▸ **Exercise materials**
· · · · · · ·

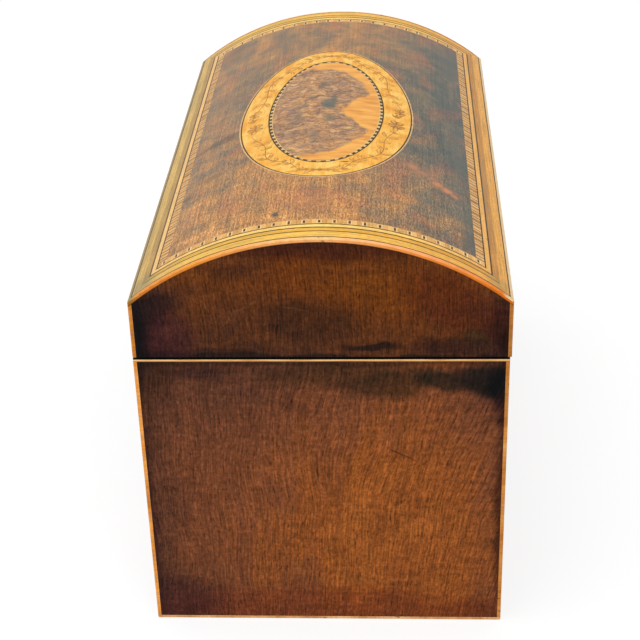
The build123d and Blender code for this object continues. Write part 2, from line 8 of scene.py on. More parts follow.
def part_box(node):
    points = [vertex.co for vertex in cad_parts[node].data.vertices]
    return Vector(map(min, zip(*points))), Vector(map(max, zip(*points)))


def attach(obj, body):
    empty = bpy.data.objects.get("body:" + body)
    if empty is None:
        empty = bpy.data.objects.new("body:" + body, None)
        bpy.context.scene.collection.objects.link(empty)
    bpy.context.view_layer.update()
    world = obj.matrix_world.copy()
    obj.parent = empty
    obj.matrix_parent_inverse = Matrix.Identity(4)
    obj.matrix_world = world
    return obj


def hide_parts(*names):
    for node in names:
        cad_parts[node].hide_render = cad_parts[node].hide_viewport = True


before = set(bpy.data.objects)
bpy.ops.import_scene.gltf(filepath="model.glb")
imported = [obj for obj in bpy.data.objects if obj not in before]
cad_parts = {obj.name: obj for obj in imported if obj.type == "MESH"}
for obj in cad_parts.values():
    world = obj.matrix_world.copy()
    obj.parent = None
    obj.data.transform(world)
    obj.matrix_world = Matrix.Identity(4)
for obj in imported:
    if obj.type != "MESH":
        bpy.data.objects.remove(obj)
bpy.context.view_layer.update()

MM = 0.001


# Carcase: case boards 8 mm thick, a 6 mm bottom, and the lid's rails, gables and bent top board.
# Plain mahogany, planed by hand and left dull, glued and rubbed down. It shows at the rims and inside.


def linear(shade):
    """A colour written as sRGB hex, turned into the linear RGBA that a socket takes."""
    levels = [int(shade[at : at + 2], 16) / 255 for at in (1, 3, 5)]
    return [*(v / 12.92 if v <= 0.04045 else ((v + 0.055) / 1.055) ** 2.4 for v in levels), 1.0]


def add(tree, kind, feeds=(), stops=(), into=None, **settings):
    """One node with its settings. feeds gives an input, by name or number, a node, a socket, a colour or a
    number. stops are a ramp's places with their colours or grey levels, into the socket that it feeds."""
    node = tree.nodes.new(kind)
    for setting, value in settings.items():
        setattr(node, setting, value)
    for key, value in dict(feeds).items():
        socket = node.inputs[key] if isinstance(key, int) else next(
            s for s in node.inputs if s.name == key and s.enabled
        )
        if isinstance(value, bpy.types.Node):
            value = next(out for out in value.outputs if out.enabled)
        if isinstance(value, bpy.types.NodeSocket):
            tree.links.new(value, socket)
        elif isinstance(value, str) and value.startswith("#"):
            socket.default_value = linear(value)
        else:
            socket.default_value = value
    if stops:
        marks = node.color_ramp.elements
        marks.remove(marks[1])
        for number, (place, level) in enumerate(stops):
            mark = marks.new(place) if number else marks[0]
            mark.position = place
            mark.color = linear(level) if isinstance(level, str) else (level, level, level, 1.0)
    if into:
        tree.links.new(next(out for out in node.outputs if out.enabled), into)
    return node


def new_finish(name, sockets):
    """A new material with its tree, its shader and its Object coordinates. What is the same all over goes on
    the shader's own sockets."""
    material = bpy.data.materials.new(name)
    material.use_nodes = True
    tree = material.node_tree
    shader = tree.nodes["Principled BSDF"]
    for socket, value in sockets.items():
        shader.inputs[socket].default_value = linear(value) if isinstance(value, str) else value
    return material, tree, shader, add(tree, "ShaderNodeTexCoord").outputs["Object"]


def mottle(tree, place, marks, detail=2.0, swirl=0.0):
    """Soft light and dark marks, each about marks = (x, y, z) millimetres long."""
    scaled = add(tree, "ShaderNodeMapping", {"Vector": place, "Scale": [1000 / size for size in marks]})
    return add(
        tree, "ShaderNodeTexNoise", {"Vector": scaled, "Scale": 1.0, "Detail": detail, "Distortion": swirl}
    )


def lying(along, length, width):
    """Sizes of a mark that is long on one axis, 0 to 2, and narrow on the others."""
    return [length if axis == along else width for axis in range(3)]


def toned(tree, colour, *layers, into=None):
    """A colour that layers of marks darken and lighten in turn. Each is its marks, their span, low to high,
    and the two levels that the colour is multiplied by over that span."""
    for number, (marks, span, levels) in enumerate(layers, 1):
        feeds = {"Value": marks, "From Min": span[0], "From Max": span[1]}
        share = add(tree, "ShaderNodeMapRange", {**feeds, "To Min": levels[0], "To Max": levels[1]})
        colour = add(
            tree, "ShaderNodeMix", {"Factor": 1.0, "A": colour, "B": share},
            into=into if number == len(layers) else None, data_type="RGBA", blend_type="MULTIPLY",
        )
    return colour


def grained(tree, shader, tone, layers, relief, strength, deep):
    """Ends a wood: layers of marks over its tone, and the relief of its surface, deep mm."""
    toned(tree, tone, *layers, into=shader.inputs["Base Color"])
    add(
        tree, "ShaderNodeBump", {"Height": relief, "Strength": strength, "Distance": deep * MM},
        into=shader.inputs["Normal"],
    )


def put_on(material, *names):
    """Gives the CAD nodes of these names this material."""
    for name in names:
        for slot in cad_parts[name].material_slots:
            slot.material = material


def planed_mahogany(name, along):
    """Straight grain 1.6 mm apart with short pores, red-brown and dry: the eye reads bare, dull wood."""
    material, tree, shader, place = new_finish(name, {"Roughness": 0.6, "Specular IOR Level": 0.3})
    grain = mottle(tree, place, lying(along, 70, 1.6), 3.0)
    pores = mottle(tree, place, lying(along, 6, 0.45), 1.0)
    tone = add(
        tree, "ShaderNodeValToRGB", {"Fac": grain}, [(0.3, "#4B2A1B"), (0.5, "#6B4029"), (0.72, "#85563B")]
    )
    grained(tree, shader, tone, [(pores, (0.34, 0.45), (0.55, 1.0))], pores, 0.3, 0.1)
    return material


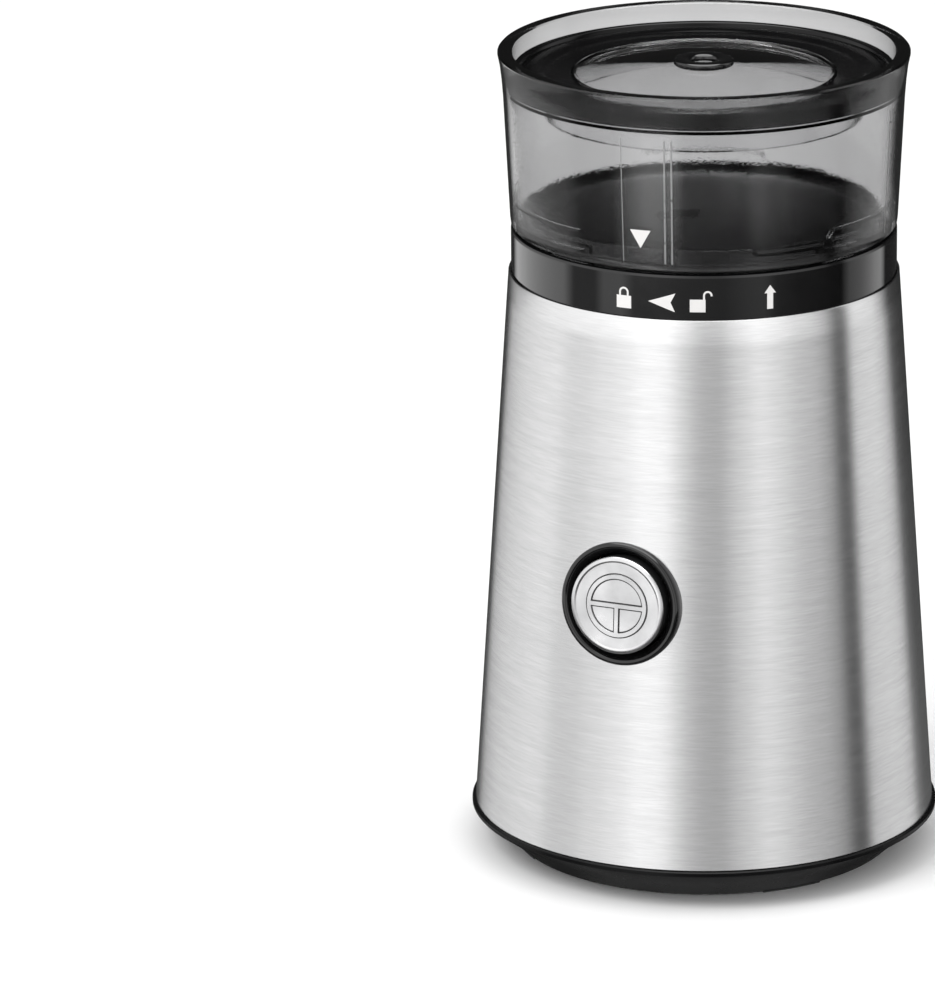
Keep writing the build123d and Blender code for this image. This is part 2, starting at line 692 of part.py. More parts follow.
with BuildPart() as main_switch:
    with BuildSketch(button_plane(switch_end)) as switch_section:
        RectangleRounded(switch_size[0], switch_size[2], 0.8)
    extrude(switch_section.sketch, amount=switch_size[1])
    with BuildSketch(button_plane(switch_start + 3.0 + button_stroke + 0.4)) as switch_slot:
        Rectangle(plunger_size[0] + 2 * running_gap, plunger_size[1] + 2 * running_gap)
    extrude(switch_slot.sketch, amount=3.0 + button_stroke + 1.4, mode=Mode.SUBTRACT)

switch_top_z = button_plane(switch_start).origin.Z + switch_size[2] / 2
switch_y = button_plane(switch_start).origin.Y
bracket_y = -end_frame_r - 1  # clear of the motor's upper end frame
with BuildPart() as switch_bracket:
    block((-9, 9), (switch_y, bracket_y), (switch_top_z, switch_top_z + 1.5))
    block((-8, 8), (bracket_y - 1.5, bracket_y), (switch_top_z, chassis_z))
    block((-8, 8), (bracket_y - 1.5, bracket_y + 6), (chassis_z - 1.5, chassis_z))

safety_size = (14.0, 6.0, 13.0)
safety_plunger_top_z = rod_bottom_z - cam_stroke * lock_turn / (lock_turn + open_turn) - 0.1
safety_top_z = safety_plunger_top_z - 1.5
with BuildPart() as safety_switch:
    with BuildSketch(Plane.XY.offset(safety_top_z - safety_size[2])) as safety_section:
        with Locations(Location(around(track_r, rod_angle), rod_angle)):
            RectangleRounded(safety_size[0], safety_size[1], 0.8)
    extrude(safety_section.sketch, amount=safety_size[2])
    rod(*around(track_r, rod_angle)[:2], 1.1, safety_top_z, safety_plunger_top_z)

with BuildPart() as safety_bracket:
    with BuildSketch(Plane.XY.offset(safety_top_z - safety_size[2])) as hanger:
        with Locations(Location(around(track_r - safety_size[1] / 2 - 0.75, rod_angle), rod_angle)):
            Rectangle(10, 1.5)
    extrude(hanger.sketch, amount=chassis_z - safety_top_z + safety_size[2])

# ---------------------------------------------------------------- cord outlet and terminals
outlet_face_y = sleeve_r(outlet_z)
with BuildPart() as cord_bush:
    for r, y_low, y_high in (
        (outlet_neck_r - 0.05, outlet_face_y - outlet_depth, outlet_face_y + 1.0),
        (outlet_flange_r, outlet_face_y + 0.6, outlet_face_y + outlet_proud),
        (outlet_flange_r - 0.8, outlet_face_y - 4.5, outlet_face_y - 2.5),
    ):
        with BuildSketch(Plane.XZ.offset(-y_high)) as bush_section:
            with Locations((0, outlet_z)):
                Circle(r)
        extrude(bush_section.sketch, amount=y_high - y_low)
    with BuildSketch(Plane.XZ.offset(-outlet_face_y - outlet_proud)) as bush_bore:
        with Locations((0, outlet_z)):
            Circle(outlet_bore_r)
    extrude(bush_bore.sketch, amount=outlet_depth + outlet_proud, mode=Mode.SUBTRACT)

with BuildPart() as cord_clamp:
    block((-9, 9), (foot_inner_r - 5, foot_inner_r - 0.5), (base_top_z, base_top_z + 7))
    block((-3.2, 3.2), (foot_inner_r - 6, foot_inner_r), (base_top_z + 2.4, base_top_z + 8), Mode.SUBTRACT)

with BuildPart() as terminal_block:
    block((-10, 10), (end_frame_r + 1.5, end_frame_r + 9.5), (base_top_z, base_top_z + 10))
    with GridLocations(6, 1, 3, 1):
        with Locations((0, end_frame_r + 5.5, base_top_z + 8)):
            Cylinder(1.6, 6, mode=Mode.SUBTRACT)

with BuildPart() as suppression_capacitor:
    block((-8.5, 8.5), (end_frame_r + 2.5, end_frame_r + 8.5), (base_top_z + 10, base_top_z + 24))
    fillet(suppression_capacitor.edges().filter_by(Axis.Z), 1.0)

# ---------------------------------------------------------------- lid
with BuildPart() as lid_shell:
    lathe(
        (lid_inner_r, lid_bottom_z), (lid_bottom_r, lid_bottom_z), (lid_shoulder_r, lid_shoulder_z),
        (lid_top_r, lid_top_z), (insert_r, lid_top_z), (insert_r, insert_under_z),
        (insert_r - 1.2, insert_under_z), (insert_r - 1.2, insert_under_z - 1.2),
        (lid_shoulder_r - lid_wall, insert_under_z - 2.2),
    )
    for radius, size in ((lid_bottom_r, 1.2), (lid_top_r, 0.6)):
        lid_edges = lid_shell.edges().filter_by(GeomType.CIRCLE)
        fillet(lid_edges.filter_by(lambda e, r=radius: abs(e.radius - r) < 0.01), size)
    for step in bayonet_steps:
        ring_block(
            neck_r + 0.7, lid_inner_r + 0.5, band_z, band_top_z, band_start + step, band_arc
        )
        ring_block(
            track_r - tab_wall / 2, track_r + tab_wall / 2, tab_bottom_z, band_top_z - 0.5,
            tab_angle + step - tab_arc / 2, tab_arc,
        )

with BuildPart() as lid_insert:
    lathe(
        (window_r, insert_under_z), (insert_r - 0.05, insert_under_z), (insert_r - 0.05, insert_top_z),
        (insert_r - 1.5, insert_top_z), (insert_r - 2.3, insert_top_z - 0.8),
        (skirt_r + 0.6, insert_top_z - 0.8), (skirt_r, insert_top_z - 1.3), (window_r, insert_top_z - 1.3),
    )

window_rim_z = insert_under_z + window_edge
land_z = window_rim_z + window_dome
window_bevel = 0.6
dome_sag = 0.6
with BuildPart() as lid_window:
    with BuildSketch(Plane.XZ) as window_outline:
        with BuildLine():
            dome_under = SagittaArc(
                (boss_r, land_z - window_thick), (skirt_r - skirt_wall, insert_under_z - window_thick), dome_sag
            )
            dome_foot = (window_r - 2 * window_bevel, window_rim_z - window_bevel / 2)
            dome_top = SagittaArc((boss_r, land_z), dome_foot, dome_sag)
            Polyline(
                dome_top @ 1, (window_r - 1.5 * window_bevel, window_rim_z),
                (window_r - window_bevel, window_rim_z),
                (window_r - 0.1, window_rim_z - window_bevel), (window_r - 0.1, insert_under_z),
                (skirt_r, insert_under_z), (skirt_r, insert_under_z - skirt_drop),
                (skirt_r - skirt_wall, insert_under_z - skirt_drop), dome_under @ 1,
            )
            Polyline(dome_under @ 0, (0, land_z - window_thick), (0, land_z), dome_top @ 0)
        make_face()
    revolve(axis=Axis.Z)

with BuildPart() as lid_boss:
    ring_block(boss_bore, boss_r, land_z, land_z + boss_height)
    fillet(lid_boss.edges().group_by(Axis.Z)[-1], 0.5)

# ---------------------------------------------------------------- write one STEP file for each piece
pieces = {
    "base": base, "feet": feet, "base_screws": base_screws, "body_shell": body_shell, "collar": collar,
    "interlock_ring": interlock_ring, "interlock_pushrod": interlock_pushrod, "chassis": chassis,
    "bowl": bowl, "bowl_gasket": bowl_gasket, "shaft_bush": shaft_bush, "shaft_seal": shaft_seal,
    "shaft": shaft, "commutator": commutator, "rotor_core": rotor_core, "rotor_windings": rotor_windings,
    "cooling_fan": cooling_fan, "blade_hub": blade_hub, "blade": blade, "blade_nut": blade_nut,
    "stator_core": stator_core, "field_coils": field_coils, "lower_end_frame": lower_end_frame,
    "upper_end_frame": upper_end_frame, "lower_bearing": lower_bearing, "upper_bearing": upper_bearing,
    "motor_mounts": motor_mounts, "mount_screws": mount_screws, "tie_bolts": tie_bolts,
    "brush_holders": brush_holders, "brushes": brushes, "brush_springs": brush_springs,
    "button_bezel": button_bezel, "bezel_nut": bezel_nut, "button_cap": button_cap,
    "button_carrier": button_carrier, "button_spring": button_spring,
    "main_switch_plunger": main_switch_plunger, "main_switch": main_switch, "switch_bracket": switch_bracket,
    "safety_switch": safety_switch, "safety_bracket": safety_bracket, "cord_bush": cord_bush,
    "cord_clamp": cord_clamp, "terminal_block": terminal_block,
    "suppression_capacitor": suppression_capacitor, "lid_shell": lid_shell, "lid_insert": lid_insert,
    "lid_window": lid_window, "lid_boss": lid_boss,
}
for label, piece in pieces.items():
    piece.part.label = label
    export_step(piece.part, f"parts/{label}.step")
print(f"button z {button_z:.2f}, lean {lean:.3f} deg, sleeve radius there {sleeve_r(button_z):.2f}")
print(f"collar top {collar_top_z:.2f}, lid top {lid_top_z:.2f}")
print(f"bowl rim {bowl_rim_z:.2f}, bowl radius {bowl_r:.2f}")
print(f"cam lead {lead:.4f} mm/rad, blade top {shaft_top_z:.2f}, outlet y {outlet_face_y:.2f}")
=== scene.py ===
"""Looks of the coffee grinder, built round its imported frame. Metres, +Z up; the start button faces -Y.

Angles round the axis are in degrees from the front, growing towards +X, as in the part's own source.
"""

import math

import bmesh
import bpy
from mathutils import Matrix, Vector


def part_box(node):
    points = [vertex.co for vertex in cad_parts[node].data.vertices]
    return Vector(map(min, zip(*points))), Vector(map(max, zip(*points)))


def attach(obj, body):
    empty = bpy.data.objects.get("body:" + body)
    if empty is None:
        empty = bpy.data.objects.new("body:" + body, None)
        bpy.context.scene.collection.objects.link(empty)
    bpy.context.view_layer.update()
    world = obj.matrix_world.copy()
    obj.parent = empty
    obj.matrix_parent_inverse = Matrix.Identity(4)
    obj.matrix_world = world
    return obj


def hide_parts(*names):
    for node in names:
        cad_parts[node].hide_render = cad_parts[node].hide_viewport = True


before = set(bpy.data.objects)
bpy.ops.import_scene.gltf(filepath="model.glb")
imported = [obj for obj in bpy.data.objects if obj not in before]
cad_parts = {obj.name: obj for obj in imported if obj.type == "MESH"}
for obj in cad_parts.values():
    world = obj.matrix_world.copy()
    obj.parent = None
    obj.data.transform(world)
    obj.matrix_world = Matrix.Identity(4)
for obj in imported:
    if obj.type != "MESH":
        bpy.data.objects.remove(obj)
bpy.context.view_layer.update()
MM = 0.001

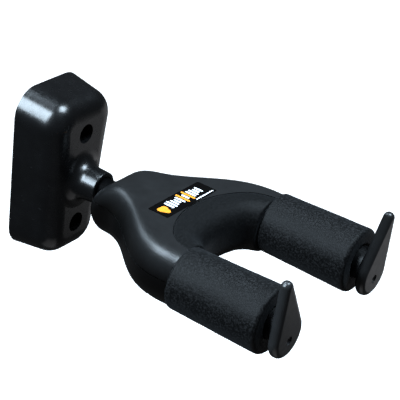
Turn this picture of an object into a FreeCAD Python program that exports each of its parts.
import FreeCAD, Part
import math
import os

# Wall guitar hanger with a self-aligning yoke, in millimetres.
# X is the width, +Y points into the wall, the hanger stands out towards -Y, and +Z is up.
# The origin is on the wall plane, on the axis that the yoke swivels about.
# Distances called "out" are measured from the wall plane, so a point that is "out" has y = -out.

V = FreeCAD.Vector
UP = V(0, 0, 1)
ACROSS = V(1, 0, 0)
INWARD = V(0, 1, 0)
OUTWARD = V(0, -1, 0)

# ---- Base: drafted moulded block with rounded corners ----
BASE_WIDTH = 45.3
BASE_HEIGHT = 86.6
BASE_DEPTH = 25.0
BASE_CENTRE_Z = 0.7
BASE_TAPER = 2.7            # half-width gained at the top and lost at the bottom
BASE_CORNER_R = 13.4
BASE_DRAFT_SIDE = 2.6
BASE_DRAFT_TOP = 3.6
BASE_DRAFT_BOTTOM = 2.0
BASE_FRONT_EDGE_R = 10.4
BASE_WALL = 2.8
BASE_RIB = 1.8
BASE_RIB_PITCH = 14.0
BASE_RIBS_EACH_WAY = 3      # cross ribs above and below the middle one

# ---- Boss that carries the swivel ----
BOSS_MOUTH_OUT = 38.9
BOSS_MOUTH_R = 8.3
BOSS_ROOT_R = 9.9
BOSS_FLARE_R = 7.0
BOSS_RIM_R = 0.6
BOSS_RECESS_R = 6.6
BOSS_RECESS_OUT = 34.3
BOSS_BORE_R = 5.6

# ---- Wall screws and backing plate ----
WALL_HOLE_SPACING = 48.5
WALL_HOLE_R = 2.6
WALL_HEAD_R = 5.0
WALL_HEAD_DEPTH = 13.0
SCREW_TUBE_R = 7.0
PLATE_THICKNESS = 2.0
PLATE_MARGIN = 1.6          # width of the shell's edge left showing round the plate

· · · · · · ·

▸ **What is being asked**
Give back, word for word, only the lines above from the line holding "Turn this picture" to the line holding "BOSS_BORE_R = 5.6", both included.

▸ **Solution to the problem**
Turn this picture of an object into a FreeCAD Python program that exports each of its parts.
import FreeCAD, Part
import math
import os

# Wall guitar hanger with a self-aligning yoke, in millimetres.
# X is the width, +Y points into the wall, the hanger stands out towards -Y, and +Z is up.
# The origin is on the wall plane, on the axis that the yoke swivels about.
# Distances called "out" are measured from the wall plane, so a point that is "out" has y = -out.

V = FreeCAD.Vector
UP = V(0, 0, 1)
ACROSS = V(1, 0, 0)
INWARD = V(0, 1, 0)
OUTWARD = V(0, -1, 0)

# ---- Base: drafted moulded block with rounded corners ----
BASE_WIDTH = 45.3
BASE_HEIGHT = 86.6
BASE_DEPTH = 25.0
BASE_CENTRE_Z = 0.7
BASE_TAPER = 2.7            # half-width gained at the top and lost at the bottom
BASE_CORNER_R = 13.4
BASE_DRAFT_SIDE = 2.6
BASE_DRAFT_TOP = 3.6
BASE_DRAFT_BOTTOM = 2.0
BASE_FRONT_EDGE_R = 10.4
BASE_WALL = 2.8
BASE_RIB = 1.8
BASE_RIB_PITCH = 14.0
BASE_RIBS_EACH_WAY = 3      # cross ribs above and below the middle one

# ---- Boss that carries the swivel ----
BOSS_MOUTH_OUT = 38.9
BOSS_MOUTH_R = 8.3
BOSS_ROOT_R = 9.9
BOSS_FLARE_R = 7.0
BOSS_RIM_R = 0.6
BOSS_RECESS_R = 6.6
BOSS_RECESS_OUT = 34.3
BOSS_BORE_R = 5.6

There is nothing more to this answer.